#### Source material
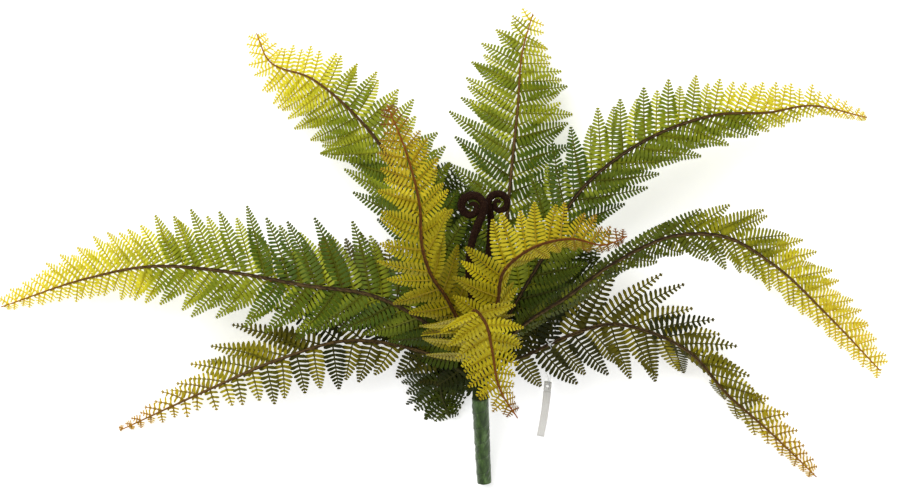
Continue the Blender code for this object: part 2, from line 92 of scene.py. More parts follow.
# Side: its pinnae's lengths in millimetres, and the degrees that they hang and lean to the tip,
# each at even steps from the crown to the tip. bend: how much they curve. lag: how much greener
# and darker they stay, painted shade on a side that hangs lower. Frond: slot is its ring and
# angle in the stem's bundle. bare: its stalk's length without pinnae. pitch: between two pinnae.
# ripe: the share of its length where yellow begins.
# left and right are seen from the crown. The faces are its upper side's way at both ends.
FRONDS = (
    Frond("left_long_frond", "green", (2, 150), 0.040, 0.0126, 0.64,
          Side((40, 56, 50, 25, 4), (14, 10), (36, 34), 0.10),
          Side((42, 60, 54, 38, 10), (8, 6), (18, 44), 0.10), UP, UP,
          ((0.004, -0.087, 0.052), (-0.024, -0.059, 0.075), (-0.065, -0.038, 0.090),
           (-0.123, -0.029, 0.094), (-0.186, -0.018, 0.086), (-0.252, -0.013, 0.068),
           (-0.315, -0.024, 0.036), (-0.393, -0.049, 0.005))),
    Frond("lower_left_frond", "olive", (2, 180), 0.030, 0.0180, 0.66,
          Side((26, 38, 40, 16, 2), (20, 8, 4, 4), (20, 10, 14, 30), 0.05),
          Side((45, 60, 54, 24, 2), (16, 10), (44, 50, 48, 46), 0.34), UP, UP,
          ((0.002, -0.099, 0.044), (-0.033, -0.084, 0.052), (-0.088, -0.077, 0.056),
           (-0.146, -0.093, 0.046), (-0.211, -0.121, 0.026), (-0.289, -0.157, 0.004))),
    Frond("upper_left_frond", "green", (1, 180), 0.080, 0.0120, 0.74,
          Side((48, 60, 60, 44, 9), (30, 34, 34, 16, 8), (50, 40, 24, 24, 40), 0.10),
          Side((46, 52, 46, 32, 7), (12, 8), (42, 8, 20), 0.08), UP, UP,
          ((0.015, -0.085, 0.046), (-0.009, -0.021, 0.058), (-0.039, 0.048, 0.074),
           (-0.056, 0.085, 0.076), (-0.084, 0.119, 0.072), (-0.119, 0.148, 0.056),
           (-0.157, 0.165, 0.036), (-0.168, 0.189, 0.026))),
    Frond("yellow_left_frond", "yellow", (2, 120), 0.080, 0.0120, 0.68,
          Side((32, 40, 39, 28, 6), (16, 10), (10, 34), 0.06),
          Side((30, 38, 37, 26, 6), (34, 20), (26, 38), 0.06), UP, UP,
          ((0.016, -0.084, 0.070), (-0.002, -0.041, 0.110), (-0.017, -0.017, 0.140),
           (-0.023, 0.004, 0.156), (-0.025, 0.038, 0.166), (-0.034, 0.075, 0.166),
           (-0.052, 0.121, 0.150))),
    Frond("top_frond", "green", (0, 0), 0.085, 0.0132, 0.95,
          Side((45, 54, 60, 50, 10), (12, 12), (44, 30, 22, 30), 0.10),
          Side((45, 54, 52, 42, 9), (12, 12), (40, 24, 4), 0.04), UP, UP,
          ((0.030, -0.081, 0.048), (0.040, -0.033, 0.056), (0.048, 0.022, 0.060),
           (0.053, 0.073, 0.060), (0.058, 0.121, 0.052), (0.063, 0.174, 0.036),
           (0.072, 0.206, 0.028))),
    Frond("upper_right_frond", "green", (1, 0), 0.075, 0.0124, 0.67,
          Side((54, 56, 44, 29, 4), (8, 8), (54, 46, 26, 22, 26), 0.05),
          Side((44, 64, 58, 24, 4), (16, 12), (44, 44, 56, 58, 60), 0.04, 0.16), UP, UP,
          ((0.034, -0.091, 0.044), (0.053, -0.051, 0.054), (0.083, 0.001, 0.068),
           (0.106, 0.045, 0.076), (0.159, 0.090, 0.082), (0.227, 0.116, 0.072),
           (0.275, 0.119, 0.058), (0.307, 0.125, 0.047), (0.362, 0.116, 0.026))),
    Frond("right_arch_frond", "deep_green", (2, 30), 0.050, 0.0142, 0.68,
          Side((26, 32, 50, 38, 13), (44, 48, 16, 8, 8), (74, 74, 60, 42, 36), 0.14),
          Side((28, 32, 34, 26, 9), (50, 50, 12, 10, 10), (50, 46, 44, 56, 50), 0.06), UP, UP,
          ((0.038, -0.090, 0.058), (0.065, -0.061, 0.082), (0.098, -0.039, 0.102),
           (0.138, -0.010, 0.112), (0.190, 0.013, 0.106), (0.232, 0.012, 0.092),
           (0.275, -0.011, 0.070), (0.325, -0.054, 0.036), (0.377, -0.105, 0.004))),
    Frond("lower_right_frond", "olive", (2, 0), 0.045, 0.0154, 0.70,
          Side((48, 60, 40, 27, 6), (12, 14), (34, 48, 58, 38, 18), 0.30),
          Side((34, 54, 44, 20, 5), (16, 16, 18, 26, 76, 78, 40, 30, 30), (4, 16, 40, 50, 40),
               0.08), UP, UP,
          ((0.036, -0.104, 0.042), (0.068, -0.089, 0.046), (0.102, -0.073, 0.050),
           (0.136, -0.063, 0.052), (0.173, -0.070, 0.052), (0.206, -0.087, 0.046),
           (0.239, -0.123, 0.034), (0.280, -0.159, 0.019), (0.321, -0.198, 0.004))),
    Frond("yellow_right_frond", "yellow", (2, 60), 0.080, 0.0116, 0.66,
          Side((38, 42, 40, 28, 7), (10, 10), (6, 30), 0.05),
          Side((28, 30, 28, 20, 6), (62, 50), (12, 30), 0.05), UP, UP,
          ((0.031, -0.086, 0.086), (0.040, -0.041, 0.130), (0.045, -0.016, 0.150),
           (0.067, 0.002, 0.158), (0.100, 0.010, 0.154), (0.128, 0.005, 0.144),
           (0.147, 0.012, 0.136))),
    Frond("yellow_front_frond", "yellow", (2, 90), 0.062, 0.0096, 0.85,
          Side((44, 40, 30, 20, 4), (-30, 30), (-10, 30), 0.12),
          Side((46, 44, 36, 28, 5), (-20, 24), (-14, 30), 0.12), (0.0, 1.0, -0.3), UP,
          ((0.022, -0.089, 0.090), (0.016, -0.059, 0.140), (0.021, -0.049, 0.166),
           (0.030, -0.061, 0.186), (0.034, -0.080, 0.196), (0.040, -0.111, 0.196),
           (0.055, -0.136, 0.184))),
    Frond("back_left_frond", "olive", (2, 240), 0.030, 0.0090, 1.30,
          Side((38, 44, 44, 34, 6), (4, 4), (26, 26), 0.10),
          Side((40, 48, 48, 36, 6), (4, 4), (26, 26), 0.10), UP, UP,
          ((0.008, -0.096, 0.029), (-0.022, -0.061, 0.027), (-0.056, -0.037, 0.020),
           (-0.092, -0.029, 0.012), (-0.131, -0.025, 0.006), (-0.165, -0.027, 0.0036))),
    Frond("small_low_frond", "shade", (2, 210), 0.006, 0.0056, 1.50,
          Side((23, 26, 26, 22, 6), (5, 5), (24, 30), 0.10),
          Side((46, 48, 44, 32, 8), (24, 20), (20, 30), 0.14), UP, UP,
          ((0.014, -0.106, 0.037), (0.002, -0.101, 0.036), (-0.007, -0.107, 0.030),
           (-0.008, -0.122, 0.020), (0.000, -0.146, 0.008))),
    Frond("back_top_frond", "shade", (2, 270), 0.030, 0.0080, 1.30,
          Side((40, 48, 48, 36, 8), (4, 4), (30, 24), 0.10),
          Side((40, 48, 48, 36, 8), (4, 4), (30, 24), 0.10), UP, UP,
          ((0.020, -0.086, 0.032), (0.009, -0.034, 0.026), (0.000, 0.010, 0.016),
           (-0.006, 0.045, 0.006), (-0.011, 0.075, 0.0036))),
    Frond("back_right_frond", "shade", (2, 300), 0.030, 0.0080, 1.30,
          Side((40, 48, 48, 36, 8), (4, 4), (30, 24), 0.10),
          Side((36, 44, 44, 34, 8), (4, 4), (30, 24), 0.10), UP, UP,
          ((0.036, -0.086, 0.034), (0.059, -0.050, 0.030), (0.084, -0.029, 0.020),
           (0.108, -0.015, 0.008), (0.130, -0.006, 0.0036))),
)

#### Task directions
Show every line that contains the word "from".

#### The answer
Continue the Blender code for this object: part 2, from line 92 of scene.py. More parts follow.
# each at even steps from the crown to the tip. bend: how much they curve. lag: how much greener
# left and right are seen from the crown. The faces are its upper side's way at both ends.